Resilience Patterns

Resilience is the ability to keep serving users, degrade safely, and recover quickly when dependencies fail. Design it into service behavior, not only infrastructure.

Failure-first design

For each critical dependency, document:

What happens when it is slow?
What happens when it is unavailable?
What data can be stale?
What user action should be blocked, queued, or degraded?
How do operators detect and mitigate the failure?

Common patterns

Timeouts to prevent hung requests.
Retries with jitter and bounded attempts.
Circuit breakers for failing dependencies.
Bulkheads to isolate resource exhaustion.
Queues for async smoothing and backpressure.
Idempotency keys for retried writes.
Read-through or write-through caches where consistency allows it.
Feature flags to disable risky paths quickly.

Recovery objectives

Define recovery objectives per capability, not only per system.
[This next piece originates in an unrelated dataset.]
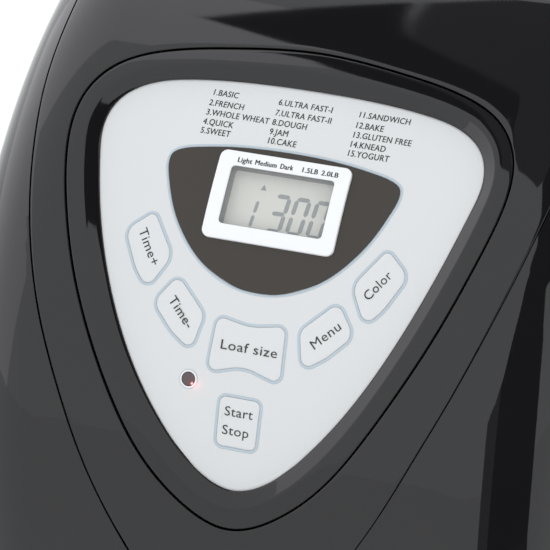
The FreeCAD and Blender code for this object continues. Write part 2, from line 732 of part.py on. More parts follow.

RTO: how quickly service must recover.
RPO: how much data loss is acceptable.
SLO: what reliability users should expect.
Error budget: how much unreliability can be spent.

Dependency map

Testing resilience

Test failure modes before incidents force the test.

Kill dependencies in lower environments.
Run restore tests for critical data stores.
Verify alert routes and escalation paths.
Exercise rollback and feature flag controls.
Simulate queue buildup and replay behavior.

Chaos testing is useful only after basic observability, ownership, and rollback paths exist.